7. During argument of the appeal on March 12, 2014, learned counsel for the appellant urged that a plea of res-judicata or issue estoppel has to be raised in a written statement and an issue settled, and unless the same was done, no claim could be decided with reference to previous litigation. Learned counsel cited the decisions on the subject commencing from the decision of the Bombay High Court reported as AIR 1937 Bom. 326
Govindbhai Lallubhai Patel Vs. Dahyabhai Nathabhai Patel & Ors. which held that a plea of estoppel must be specifically pleaded and strictly proved. Learned counsel also cited the decision of the Supreme Court reported as (2010) 10 SCC 141 Alka Gupta Vs. Narender Kumar Gupta as to how a plea of res-judicata must be raised; to highlight that specific pleadings with respect to the previous litigation, the issue which was decided therein must be disclosed and then brought out with reference to the pleadings in the current litigation and the issues raised, that the previous decision would operate as res-judicata.
8. The contention of learned counsel was that in the written statement filed no such plea was raised by the respondent with respect to the award.
9. Now, we have already noted hereinabove that in the plaint itself the appellant had pleaded that he was liable to pay `18,50,000/- (Rupees Eighteen Lakhs and Fifty Thousand only) to the respondent under the Sub Broker Agreement dated September 07, 1992. He had himself pleaded that he had forfeited/adjusted said amount when respondent breached the MOU dated April 20, 1994. He himself pleaded that the respondent had proceeded to an arbitration claim against him pleading that he owned respondent `26,33,375/- (Rupees Twenty Six Lakhs Thirty Three Thousand Three Hundred and Seventy Five only).

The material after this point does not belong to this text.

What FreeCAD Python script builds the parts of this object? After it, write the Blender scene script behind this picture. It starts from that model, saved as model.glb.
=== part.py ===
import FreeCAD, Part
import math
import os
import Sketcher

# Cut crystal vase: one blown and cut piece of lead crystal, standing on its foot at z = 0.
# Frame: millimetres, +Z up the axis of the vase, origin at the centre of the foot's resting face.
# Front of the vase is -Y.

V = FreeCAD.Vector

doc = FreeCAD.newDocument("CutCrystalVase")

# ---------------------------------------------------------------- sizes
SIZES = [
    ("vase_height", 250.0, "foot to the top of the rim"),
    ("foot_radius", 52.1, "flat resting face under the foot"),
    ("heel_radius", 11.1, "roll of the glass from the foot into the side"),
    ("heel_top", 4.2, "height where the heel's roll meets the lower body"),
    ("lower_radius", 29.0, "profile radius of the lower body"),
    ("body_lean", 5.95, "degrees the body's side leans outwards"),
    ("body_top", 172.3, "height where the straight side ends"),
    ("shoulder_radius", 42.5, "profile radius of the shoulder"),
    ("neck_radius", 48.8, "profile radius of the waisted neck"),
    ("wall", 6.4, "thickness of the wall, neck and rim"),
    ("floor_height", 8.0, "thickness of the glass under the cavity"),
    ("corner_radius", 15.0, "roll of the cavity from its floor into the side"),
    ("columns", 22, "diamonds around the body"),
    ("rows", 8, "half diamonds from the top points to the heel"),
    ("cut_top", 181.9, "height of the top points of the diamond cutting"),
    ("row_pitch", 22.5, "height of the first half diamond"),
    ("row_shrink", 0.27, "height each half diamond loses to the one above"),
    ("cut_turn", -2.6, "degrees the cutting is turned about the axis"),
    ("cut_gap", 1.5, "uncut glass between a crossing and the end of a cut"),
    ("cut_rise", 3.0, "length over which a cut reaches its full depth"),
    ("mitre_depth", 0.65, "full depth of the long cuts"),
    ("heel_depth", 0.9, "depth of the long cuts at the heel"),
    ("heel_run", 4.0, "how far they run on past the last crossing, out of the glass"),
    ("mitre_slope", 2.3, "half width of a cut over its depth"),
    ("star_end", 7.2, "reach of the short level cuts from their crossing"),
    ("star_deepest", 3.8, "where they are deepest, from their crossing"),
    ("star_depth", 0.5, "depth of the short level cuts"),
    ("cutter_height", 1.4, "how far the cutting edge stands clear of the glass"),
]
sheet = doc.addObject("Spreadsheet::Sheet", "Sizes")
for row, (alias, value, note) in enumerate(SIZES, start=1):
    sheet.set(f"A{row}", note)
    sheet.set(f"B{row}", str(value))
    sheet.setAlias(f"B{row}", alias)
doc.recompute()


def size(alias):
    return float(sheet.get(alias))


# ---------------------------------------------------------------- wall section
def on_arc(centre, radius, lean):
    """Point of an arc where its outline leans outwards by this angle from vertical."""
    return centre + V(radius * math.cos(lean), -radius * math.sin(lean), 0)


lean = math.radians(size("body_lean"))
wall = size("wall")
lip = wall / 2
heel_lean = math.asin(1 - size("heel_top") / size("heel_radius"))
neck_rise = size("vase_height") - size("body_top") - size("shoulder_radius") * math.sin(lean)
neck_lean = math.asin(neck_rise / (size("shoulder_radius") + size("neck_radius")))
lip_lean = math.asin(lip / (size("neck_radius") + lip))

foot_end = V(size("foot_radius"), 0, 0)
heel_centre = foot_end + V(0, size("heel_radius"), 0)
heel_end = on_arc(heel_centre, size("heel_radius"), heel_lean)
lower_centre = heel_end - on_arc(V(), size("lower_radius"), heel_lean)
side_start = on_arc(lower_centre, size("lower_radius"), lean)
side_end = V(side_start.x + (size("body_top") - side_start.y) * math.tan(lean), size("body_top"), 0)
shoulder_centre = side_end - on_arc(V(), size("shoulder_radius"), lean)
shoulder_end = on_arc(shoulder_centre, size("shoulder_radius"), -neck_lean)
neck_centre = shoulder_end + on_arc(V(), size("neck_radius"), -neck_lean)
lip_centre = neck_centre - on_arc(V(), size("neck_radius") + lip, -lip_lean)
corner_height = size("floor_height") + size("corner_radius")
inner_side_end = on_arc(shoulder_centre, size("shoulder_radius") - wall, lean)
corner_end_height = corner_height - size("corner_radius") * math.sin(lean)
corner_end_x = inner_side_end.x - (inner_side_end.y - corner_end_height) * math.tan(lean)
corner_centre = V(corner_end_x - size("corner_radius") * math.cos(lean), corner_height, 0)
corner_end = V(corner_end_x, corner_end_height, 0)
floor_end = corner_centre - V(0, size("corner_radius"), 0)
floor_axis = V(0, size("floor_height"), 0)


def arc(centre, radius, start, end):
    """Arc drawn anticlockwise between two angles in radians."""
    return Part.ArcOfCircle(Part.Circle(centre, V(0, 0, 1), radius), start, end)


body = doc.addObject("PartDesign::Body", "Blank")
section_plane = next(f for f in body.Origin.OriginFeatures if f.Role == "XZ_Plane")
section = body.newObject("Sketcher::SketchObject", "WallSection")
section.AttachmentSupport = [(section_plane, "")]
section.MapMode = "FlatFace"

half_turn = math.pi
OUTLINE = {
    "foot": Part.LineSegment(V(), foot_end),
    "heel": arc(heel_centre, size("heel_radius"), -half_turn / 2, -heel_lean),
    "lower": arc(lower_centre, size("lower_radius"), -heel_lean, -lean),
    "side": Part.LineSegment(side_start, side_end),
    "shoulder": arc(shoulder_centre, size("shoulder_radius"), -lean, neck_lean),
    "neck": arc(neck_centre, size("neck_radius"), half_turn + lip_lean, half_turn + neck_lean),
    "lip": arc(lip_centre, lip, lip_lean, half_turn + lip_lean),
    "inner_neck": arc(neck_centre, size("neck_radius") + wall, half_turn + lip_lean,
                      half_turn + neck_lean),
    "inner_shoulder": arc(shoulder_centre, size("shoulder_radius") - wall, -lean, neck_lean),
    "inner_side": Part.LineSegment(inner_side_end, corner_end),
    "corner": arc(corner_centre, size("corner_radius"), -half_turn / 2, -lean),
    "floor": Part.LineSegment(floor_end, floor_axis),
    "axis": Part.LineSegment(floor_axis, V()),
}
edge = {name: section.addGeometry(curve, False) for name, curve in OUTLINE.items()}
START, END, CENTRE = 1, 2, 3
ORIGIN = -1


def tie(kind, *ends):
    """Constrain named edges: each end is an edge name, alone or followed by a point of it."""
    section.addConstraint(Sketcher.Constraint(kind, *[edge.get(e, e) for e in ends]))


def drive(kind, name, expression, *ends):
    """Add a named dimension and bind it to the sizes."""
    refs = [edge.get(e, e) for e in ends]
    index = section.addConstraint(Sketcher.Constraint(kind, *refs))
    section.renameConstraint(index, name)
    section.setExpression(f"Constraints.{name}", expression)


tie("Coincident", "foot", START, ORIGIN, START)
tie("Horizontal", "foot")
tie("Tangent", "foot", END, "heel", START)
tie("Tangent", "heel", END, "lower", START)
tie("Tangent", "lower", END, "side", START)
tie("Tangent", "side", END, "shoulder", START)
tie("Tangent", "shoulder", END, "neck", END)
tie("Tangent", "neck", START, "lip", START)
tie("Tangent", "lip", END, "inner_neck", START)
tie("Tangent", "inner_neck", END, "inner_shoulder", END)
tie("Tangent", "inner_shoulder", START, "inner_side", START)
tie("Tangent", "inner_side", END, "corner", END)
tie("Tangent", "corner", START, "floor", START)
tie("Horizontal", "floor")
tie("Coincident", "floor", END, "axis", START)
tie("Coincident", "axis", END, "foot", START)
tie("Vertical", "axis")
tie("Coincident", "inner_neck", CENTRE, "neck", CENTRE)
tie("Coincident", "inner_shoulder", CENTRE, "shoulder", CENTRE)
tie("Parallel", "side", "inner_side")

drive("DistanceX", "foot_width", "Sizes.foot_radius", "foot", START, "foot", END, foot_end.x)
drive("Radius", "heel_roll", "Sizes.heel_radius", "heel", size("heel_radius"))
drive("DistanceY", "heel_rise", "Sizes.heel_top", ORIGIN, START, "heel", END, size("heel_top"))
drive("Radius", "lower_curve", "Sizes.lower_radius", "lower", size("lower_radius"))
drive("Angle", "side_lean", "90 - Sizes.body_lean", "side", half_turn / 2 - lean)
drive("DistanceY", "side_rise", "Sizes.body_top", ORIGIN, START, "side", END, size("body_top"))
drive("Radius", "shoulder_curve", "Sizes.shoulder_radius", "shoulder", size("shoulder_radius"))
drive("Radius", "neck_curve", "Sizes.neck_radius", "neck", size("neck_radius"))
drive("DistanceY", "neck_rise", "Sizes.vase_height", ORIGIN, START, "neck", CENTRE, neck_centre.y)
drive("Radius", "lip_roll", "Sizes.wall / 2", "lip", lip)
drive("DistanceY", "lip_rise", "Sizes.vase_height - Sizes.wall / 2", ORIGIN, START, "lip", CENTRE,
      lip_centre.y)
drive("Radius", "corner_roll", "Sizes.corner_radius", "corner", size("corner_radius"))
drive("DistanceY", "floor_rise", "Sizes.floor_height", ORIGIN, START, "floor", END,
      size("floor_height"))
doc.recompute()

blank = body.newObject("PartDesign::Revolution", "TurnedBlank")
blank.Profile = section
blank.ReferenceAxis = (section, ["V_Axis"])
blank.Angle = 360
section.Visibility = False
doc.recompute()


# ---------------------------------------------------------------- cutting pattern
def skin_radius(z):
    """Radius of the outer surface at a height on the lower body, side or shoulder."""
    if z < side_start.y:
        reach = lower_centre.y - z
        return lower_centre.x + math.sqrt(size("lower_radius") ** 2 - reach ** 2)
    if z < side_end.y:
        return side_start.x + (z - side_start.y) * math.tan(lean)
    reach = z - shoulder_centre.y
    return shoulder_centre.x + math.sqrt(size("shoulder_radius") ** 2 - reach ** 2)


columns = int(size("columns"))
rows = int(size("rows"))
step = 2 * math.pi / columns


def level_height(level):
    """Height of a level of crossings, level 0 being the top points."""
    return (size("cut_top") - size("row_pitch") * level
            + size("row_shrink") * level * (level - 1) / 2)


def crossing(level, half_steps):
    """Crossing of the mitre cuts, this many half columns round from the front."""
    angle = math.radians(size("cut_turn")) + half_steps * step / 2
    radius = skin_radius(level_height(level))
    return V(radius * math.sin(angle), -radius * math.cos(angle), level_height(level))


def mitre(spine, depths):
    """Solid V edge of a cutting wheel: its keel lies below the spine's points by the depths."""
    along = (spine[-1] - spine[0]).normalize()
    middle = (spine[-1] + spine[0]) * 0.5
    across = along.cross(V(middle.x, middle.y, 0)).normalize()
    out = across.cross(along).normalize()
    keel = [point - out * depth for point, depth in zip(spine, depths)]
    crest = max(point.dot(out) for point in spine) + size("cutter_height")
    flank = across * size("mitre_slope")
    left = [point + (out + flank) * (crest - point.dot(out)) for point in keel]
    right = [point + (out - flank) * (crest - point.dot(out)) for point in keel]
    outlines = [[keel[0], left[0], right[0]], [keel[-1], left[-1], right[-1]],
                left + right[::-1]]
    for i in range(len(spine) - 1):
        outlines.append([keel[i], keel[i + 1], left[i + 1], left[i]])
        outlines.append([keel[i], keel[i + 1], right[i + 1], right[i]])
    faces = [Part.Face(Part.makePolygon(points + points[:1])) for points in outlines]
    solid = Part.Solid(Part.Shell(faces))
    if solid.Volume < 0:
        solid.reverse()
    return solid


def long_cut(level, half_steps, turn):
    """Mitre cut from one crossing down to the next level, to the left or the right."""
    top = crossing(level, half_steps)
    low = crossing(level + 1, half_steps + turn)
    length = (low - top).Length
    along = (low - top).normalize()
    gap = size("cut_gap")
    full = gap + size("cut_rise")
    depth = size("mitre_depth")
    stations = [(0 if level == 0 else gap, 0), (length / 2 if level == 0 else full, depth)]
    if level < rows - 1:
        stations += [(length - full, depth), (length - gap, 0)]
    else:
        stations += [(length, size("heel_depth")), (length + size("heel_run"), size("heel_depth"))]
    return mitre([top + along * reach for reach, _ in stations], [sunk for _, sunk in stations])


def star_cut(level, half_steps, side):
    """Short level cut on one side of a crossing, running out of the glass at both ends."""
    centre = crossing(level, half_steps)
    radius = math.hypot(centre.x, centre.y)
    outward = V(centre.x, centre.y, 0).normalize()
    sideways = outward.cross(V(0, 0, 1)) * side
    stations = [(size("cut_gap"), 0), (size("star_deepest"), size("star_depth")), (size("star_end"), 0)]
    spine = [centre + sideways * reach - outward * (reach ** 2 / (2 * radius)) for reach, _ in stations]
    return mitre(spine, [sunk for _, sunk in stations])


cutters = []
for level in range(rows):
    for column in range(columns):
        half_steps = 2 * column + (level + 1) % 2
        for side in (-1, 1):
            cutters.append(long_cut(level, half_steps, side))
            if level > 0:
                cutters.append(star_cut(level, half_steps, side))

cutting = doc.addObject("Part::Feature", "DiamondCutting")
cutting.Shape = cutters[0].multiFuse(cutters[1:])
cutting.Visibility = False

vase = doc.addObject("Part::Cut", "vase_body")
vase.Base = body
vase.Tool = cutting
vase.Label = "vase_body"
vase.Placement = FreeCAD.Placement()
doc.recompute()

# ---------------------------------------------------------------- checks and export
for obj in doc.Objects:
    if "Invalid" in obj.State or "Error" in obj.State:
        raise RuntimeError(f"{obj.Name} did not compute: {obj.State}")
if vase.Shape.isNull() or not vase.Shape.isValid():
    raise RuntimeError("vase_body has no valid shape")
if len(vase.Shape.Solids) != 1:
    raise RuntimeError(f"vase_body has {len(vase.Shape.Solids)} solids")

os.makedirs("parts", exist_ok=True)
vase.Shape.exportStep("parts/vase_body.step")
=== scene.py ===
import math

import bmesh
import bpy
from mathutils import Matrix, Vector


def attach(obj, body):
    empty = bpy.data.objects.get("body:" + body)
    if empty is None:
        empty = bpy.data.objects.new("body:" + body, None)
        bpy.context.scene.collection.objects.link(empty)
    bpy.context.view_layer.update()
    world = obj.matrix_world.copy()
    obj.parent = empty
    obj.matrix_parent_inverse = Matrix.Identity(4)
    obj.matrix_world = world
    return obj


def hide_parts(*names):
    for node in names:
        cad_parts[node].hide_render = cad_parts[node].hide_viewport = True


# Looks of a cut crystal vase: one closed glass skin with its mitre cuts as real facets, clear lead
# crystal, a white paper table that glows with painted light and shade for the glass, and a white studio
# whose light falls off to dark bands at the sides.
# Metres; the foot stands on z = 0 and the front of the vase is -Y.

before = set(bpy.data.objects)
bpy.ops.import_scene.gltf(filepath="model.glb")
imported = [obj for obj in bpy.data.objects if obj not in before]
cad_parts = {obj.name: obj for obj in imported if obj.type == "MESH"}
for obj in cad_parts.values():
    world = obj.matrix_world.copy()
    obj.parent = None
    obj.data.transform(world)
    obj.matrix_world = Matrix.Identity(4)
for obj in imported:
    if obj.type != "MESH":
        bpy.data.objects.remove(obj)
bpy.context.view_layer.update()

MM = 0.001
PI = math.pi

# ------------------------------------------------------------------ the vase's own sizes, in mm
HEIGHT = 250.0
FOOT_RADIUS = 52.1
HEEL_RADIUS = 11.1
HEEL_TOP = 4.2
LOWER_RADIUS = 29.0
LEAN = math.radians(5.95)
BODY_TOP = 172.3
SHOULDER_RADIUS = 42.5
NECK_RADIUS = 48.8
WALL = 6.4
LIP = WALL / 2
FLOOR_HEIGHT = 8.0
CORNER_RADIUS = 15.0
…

10. At the stage when parties presented their respective pleadings the award had not seen the light of the day. Thus, it was not possible for anybody to plead res-judicata with reference to a decision by the Arbitral Tribunal. But when this happened and the matter attained finality till the Supreme Court, the respondent filed, albeit belatedly, an application under Order 6 Rule 17 of the Code of Civil Procedure which was registered as IA
No.3276/2009 praying that it be permitted to amend the written statement incorporating the pleas of res-judicata with reference to the award.

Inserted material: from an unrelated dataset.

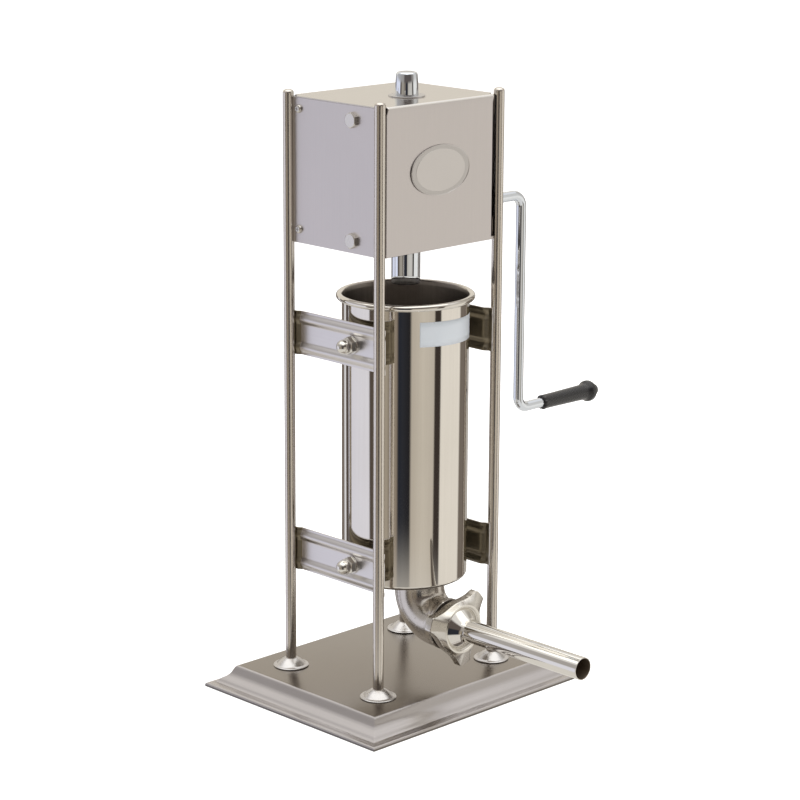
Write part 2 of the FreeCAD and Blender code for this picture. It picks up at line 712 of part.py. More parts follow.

11. Vide order dated October 22, 2009 IA No.3276/2009 was disposed of by the learned Single Judge, reasoning as under:-
"This application has been made under Order 6 Rule 17 CPC by the defendant to amend the WS. It is submitted by counsel for the defendant that the WS was filed in 1998 and award was passed on a dispute between the parties touching the same issues on 22nd August, 2003. Although, objections have been filed against this award which are pending adjudication, defendant wants to amend the WS and wants to bring the fact of passing of award on record.
I consider that passing of award by Arbitrator on another dispute between the parties cannot be a ground for amendment of the WS. The award, if is upheld and has any implications, can be considered by the Court at the time of argument itself. Since objections against award are already pending whatever the final outcome is, the same shall be considered by the Court as and when the objections are decided. Unless the objections are decided, the award is not executable. However, as and when the objections are disposed of, the same shall become a judgment of the Court and the Court can consider the effect of this judgment on the present suit.

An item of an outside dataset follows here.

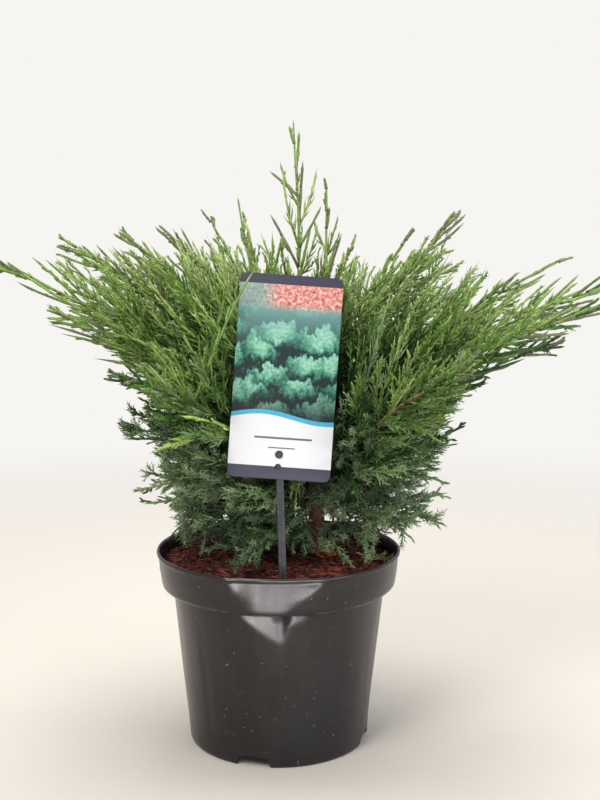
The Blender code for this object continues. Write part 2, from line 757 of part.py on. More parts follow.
def join_meshes(name, meshes):
    """One solid of the stem and its sprays, without one spray where all of them leave a fault."""
    for left_out in range(len(meshes)):
        sprays = [mesh.copy() for index, mesh in enumerate(meshes[1:], 1) if index != left_out]
        joined = apply_boolean(name, meshes[0].copy(), sprays, "UNION", "MANIFOLD")
        if is_closed(joined):
            break
    return keep_whole(joined)


def cut_at_trunk(name, mesh):
    """What is left of a limb outside the trunk, a gap clear of its bark."""
    near_trunk = trunk_mesh("near_trunk", GAP)
    return keep_whole(apply_boolean(name, mesh, [near_trunk], "DIFFERENCE", "MANIFOLD"))


def build_trunk(material):
    return add_part("trunk", trunk_mesh("trunk"), material, smooth_under=50)


def build_bough(plume, axis, material):
    """The bare inner stretch of a plume's curve, as one tapering limb."""
    base_radius = BOUGH_RADIUS + BOUGH_RADIUS_GAIN * axis_length(axis)
    points = []
    radii = []
    for step in range(BOUGH_RINGS):
        share = step / (BOUGH_RINGS - 1)
        points.append(along(axis, BOUGH_SHARE * share)[0])
        radii.append(base_radius * (1 - share) + base_radius * BOUGH_TAPER * share)
    name = f"bough_{plume.name}"
    mesh = cut_at_trunk(name, tapered_tube(name, points, radii, BOUGH_SIDES))
    return add_part(name, mesh, material, smooth_under=50)


def build_mass(plume, axis, space, material, seed):
    """The foliage on the outer stretch of a plume's curve: stem and sprays in one solid."""
    length = axis_length(axis)
    start = BOUGH_SHARE + GAP / length if plume.bough else 0.0
    name = f"plume_{plume.name}"
    # On a plume with no bough, the leaves start where the trunk's bark ends.
    leafy = start if plume.bough else LEAVES_FROM * trunk_radius(plume.start) / length
    meshes = [stem_mesh(plume, axis, start, space)]
    meshes += sprays_of(plume, axis, leafy, space, seed)
    mesh = join_meshes(name, meshes)
    if not plume.bough:
        mesh = cut_at_trunk(name, mesh)
    return add_part(name, mesh, material)


def build_plant(bark, foliage):
    build_trunk(bark)
    trunk = [trunk_point(step / 60) for step in range(61)]
    axes = [plume_axis(plume, seed) for seed, plume in enumerate(PLUMES)]
    for seed, (plume, axis) in enumerate(zip(PLUMES, axes)):
        others = [point for other in axes if other is not axis for point in other]
        if plume.bough:
            build_bough(plume, axis, bark)
        build_mass(plume, axis, Space(axis, others, trunk), foliage, 100 + seed)


def main():
    black_plastic = make_material("black_plastic", (0.018, 0.017, 0.017), 0.32)
    peat = make_material("peat", (0.060, 0.024, 0.015), 0.95)
    bark = make_material("bark", (0.130, 0.060, 0.032), 0.85)
    foliage = make_material("foliage", (0.090, 0.150, 0.035), 0.65)
    card = make_material("card", (0.820, 0.820, 0.830), 0.40)
    grey_plastic = make_material("grey_plastic", (0.045, 0.045, 0.045), 0.45)
    build_pot(black_plastic)
    build_soil(peat, soil_slot())
    build_label_card(card)
    build_label_stem(grey_plastic)
    build_plant(bark, foliage)


clear_scene()
PARTS = new_collection("potted_juniper")
CUTTERS = new_collection("cutters")
main()
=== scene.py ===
# Potted savin juniper: the looks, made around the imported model.
# Metres, +Z up, the front faces -Y, and the origin is the middle of the pot's underside.
import json
import math
import random

import bmesh
import bpy
import numpy as np
from mathutils import Matrix, Vector, noise
from mathutils.kdtree import KDTree

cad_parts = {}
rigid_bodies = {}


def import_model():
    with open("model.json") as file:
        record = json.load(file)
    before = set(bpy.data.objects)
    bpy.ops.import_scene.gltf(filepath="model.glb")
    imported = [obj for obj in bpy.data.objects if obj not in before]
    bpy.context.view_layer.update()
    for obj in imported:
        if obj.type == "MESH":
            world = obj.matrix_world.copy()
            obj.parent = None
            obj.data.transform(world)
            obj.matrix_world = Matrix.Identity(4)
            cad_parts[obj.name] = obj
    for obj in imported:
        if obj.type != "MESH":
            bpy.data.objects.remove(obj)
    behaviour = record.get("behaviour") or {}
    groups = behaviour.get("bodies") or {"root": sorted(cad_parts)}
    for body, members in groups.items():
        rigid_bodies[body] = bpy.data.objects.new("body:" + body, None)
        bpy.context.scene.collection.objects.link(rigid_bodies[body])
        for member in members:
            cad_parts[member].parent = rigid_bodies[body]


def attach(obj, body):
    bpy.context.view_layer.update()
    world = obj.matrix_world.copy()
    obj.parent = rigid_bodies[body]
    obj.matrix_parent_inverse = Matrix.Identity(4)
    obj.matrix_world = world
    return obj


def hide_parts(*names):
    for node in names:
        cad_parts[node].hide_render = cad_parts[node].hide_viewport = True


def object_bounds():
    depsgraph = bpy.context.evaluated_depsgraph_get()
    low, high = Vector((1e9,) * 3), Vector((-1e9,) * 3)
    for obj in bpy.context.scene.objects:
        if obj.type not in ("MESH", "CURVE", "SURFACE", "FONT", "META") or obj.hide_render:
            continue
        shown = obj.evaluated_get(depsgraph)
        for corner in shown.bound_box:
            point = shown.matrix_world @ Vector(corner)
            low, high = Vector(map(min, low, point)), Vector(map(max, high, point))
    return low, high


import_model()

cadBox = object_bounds()
up = Vector((0, 0, 1))


# Camera, floor and light

cameraSet = {"place": (0.0168, -0.909, 0.391), "lookDown": 7.9, "lens": 54.0, "sensor": 36.0}
floorSet = {"radius": 3.0, "colour": (0.600, 0.556, 0.498), "roughness": 0.9, "fade": (0.34, 1.40)}
roomLight = {"wall": (0.930, 0.914, 0.886), "colour": (0.93, 0.95, 1.0), "strength": 0.62}
# place, aimed at, width, height, watts, colour
softLights = {
    "keyLight": ((-0.60, -1.00, 1.35), (0.00, 0.00, 0.24), 0.60, 0.80, 16.0, (1.0, 0.985, 0.95)),
    "fillLight": ((1.20, -0.95, 0.44), (0.00, 0.00, 0.20), 0.90, 0.90, 11.5, (0.97, 0.985, 1.0)),
    "topLight": ((0.10, 0.30, 1.60), (0.00, 0.00, 0.25), 1.00, 1.00, 24.0, (1.0, 0.99, 0.96)),
    "lowLight": ((-0.02, -0.75, 0.070), (-0.02, 0.00, 0.070), 0.60, 0.16, 5.4, (1.0, 0.97, 1.0)),
}


def setInputs(tree, node, values):
    # an output is linked, and a number or a colour is set
    for name, value in values.items():
        socket = node.inputs[name]
        if isinstance(value, bpy.types.NodeSocket):
            tree.links.new(value, socket)
        elif socket.type == "RGBA":
            socket.default_value = (*value, 1)
        else:
            socket.default_value = value


def addNode(tree, kind, inputs, **settings):
    node = tree.nodes.new(kind)
    for name, value in settings.items():
        setattr(node, name, value)
    setInputs(tree, node, inputs)
    return node


def setUpRoom():
    scene = bpy.context.scene
    scene.view_settings.view_transform = "Standard"
    cam = bpy.data.cameras.new("photoCamera")
    cam.lens = cameraSet["lens"]
    cam.sensor_width = cameraSet["sensor"]
    camObject = addObject("photoCamera", cam)
    camObject.location = cameraSet["place"]
    camObject.rotation_euler = (math.radians(90 - cameraSet["lookDown"]), 0, 0)
    scene.camera = camObject

    # the camera sees a pale wall, while the plant is lit more softly
    world = bpy.data.worlds.new("brightRoom")
    scene.world = world
    world.use_nodes = True
    tree = world.node_tree
    room = tree.nodes["Background"]
    setInputs(tree, room, {"Color": roomLight["colour"], "Strength": roomLight["strength"]})
    wall = addNode(tree, "ShaderNodeBackground", {"Color": roomLight["wall"]})
    seen = addNode(tree, "ShaderNodeLightPath", {}).outputs["Is Camera Ray"]
    choose = addNode(tree, "ShaderNodeMixShader", {0: seen, 1: room.outputs[0], 2: wall.outputs[0]})
    setInputs(tree, tree.nodes["World Output"], {"Surface": choose.outputs[0]})

    for name, (place, target, width, height, watts, colour) in softLights.items():
        light = bpy.data.lights.new(name, "AREA")
        light.shape = "RECTANGLE"
        light.size = width
        light.size_y = height
        light.energy = watts
        light.color = colour
        lamp = addObject(name, light)
        lamp.location = place
        lamp.visible_camera = False
        # the low one only puts a shine on the plastic
        lamp.visible_diffuse = name != "lowLight"
        aim = Vector(target) - Vector(place)
        lamp.rotation_euler = aim.to_track_quat("-Z", "Y").to_euler()

    shape = bmesh.new()
    bmesh.ops.create_circle(shape, cap_ends=True, segments=96, radius=floorSet["radius"])
    addPiece("paleFloor", shape, floorMaterial(), smooth=False)
    print("room, camera and lights are set")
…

The application is therefore not maintainable and is hereby dismissed."
12. Thus, there is no force in the contention urged that in the absence of any pleadings pertaining to the award, on the applicability of res-judicata, the learned Single Judge could not have dismissed appellant's suit.
13. Order dated October 22, 2009 which has attained finality clearly records that if the award was upheld its impact would be considered in the present suit.
14. The purpose of pleadings and settlement of issues is that principles of fairness and justice require the parties to know what case of the other side they have to meet. It helps the Court in focusing its attention to the issues of law and fact which have to be decided by the Court. It may be true that as a general rule of law, pleas of estoppel and res-judicata have to be raised by specific and clear pleadings, but in a case of the kind where the first instituted proceedings have not attained finality and a second proceeding is initiated, subject to the parties being made aware at some stage of the subsequent proceedings that upon attaining finality the previous proceedings with reference to the issues decided inter-se the parties would be looked into by the Court, no prejudice being caused to either party, no grievance on account of any deficiency in pleadings can be raised.
15. In the instant case, the matter can be looked at from a commonsense point of view. In the respondent's claim against him before the Arbitral Tribunal, the appellant specifically pleaded entitlement to adjust `18,50,000/- (Rupees Eighteen Lakhs and Fifty Thousand only) which he admitted payable to the respondent under the Sub Broker Agreement dated September 07, 1992 by alleging breach of the MOU dated April 20, 1994. As regards the respondent, it pleaded that the appellant had no right to effect any adjustment as claimed because the MOU was a contingent contract and the contingencies referred to never came into existence and hence no claim could be enforced under the MOU.
16. It is apparent that an issue squarely arose before the Arbitral Tribunal concerning the MOU dated April 20, 1994 and thus we not only have the decision of the Arbitral Tribunal on the MOU in question but even reasons thereof, which we have noted in paragraph 5 above.
17. The view taken by the learned Single Judge cannot be faulted and we agree with the same.
18. No case is made out to issue notice in the appeal to the respondent. Noting that at the hearing held on March 12, 2014 the record of the suit had been summoned and had been perused, we dismiss the appeal in limine but without any order as to costs.